A nossa vida é uma casa. A casa tem portas. As portas abrem e fecham. Na nossa vida, que é a nossa casa, entram pessoas. Da nossa vida, saem pessoas. Mas, quando na nossa vida quer entrar um vírus, temos de proteger a nossa casa, porque é a nossa vida. A melhor forma de o fazer é fechando as portas. A casa é o nosso corpo, a nossa vida, o nosso país, o nosso continente. Também cada realidade, social, política ou económica, é uma casa e tem portas.
Um dos primeiros factos que o início da pandemia trouxe consigo foi a necessidade de confinamento. Essa consciência e a sua concretização rapidamente geraram metáforas que se desenvolveram no campo conceptual do conceito de casa. Antes de mais, porque cada um de nós, cada cidade ou cada país poderia ser a «porta de entrada do vírus», concebido com um ser andante que vê em todas as portas abertas um convite à entrada. Se «a doença é estrangeira, vem de fora», a solução encontrada para proteger a casa foi fechar o país («Portugal fecha as portas») e o próprio continente («A Europa fecha-se»). Por essa razão, afirmamos: «Este foi o vírus que nos fechou em casa»! Em simultâneo, as fronteiras, as portas metafóricas de cada estado, fecharam-se. Gradualmente, fronteira alargou o seu sentido porque «a nova fronteira é o tempo». Esta, sim, passou a ser a barreira que deveria ser quebrada.
Assim, a metáfora de casa centrada na porta que se fecha denota busca de proteção, o que se observa na expressão «o país recolhe-se», que traduz o conceito de regresso a casa seguido de fechamento e procura de esconderijo (qual caracol). Esta ideia de refúgio pode ser ampliada pelo recurso à metáfora do convento, espaço físico de recolhimento, mas também de proteção e de agasalho dos frágeis, ideias presentes em «o meu refúgio será sempre este meu convento» ou ligeiramente manipuladas em «vivemos a opressão de uma espécie de religião do confinamento».
O campo conceptual de casa pode ser associado ao conceito de liberdade usurpada. Nesta perspetiva, o cariz neutro (ao até algo apreciativo) de casa converte-se num termo acusatório e algo espúrio: a casa transforma-se em prisão.
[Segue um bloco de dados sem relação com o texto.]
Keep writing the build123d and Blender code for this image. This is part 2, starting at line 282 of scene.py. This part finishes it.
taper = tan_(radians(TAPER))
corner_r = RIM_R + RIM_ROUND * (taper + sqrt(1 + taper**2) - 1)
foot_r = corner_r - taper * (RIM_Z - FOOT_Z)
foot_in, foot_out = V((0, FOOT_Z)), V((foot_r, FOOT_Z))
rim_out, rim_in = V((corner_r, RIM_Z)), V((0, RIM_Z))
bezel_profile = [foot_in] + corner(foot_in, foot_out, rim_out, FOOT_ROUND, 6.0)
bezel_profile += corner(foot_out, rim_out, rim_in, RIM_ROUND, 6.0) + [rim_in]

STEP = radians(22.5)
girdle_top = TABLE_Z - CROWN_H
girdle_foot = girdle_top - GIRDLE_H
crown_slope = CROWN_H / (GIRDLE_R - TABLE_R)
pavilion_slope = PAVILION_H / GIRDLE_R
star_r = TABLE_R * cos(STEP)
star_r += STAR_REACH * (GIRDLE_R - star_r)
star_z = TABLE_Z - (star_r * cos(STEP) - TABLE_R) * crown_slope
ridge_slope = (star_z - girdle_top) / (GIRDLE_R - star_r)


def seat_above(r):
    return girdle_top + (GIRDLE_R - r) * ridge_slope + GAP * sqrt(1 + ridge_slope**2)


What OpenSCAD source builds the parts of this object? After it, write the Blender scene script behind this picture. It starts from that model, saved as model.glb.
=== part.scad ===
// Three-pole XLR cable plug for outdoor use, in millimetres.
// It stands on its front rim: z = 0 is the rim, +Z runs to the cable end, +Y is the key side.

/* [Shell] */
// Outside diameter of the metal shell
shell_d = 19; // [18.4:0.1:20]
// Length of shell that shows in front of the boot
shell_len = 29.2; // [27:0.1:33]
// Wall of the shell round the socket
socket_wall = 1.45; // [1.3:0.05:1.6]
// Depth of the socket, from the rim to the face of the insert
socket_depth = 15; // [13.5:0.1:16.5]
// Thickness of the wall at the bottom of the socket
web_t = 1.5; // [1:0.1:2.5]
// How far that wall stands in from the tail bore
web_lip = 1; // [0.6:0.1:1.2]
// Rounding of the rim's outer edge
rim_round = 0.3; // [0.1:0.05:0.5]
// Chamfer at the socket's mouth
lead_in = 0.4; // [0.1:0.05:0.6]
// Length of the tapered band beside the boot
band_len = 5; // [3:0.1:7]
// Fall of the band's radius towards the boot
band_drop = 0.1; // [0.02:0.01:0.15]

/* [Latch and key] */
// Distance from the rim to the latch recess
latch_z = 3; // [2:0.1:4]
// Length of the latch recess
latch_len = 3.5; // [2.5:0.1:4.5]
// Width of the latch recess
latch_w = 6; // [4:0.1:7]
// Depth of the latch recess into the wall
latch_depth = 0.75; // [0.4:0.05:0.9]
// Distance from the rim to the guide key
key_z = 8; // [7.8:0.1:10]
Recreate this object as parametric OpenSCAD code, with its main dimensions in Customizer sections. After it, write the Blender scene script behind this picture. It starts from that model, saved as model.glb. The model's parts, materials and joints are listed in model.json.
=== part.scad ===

A perspetiva de quem desenha estas significações já não é a da configuração de um espaço de proteção, mas antes a de um espaço de constrangimento da liberdade: «estamos metidos no cárcere». E, privar dessa liberdade pode até ser um ato ilegal: «deixar os idosos confinados é sequestro». Este mesmo conceito amplia-se ao campo político, o que permite antever uma «ditadura sanitária» ou uma «democracia confinada».
O confinamento foi ainda processado nos cérebros humanos através do recurso ao conceito de paragem parcial, o que deu aso à construção de metáforas como «vida em pausa», «vida em stand-by» ou, convertendo o conceito numa metáfora de foro agrícola, num «pousio que está para durar».
Da mesma forma como se concebeu uma das fases da evolução da pandemia como uma casa cujas portas se fecham, o regressa gradual à normalidade é entendido como uma abertura dessas mesmas portas. Com efeito, vemos o «país a abrir portas», «a fronteira da UE que reabre» e uma «Europa que começa a abrir destinos». Começa também a «reabrir a economia» e, «mais profundamente, a vida».
Para além do campo conceptual de guerra, das catástrofes naturais, também os conceitos de casa e de interrupção temporal se converteram num espaço mental de interpretação da realidade, que levou à criação de metáforas evocadoras dos conceitos de proteção e defesa, isolamento e suspensão de vida, ausência de liberdade e controlo excessivo. Metáforas que vão dizendo o confinamento/desconfinamento real e também a evolução social, política e até ideológica. E esperemos que nenhuma destas últimas nos obrigue, de novo, a fechar aquilo que agora se está a abrir.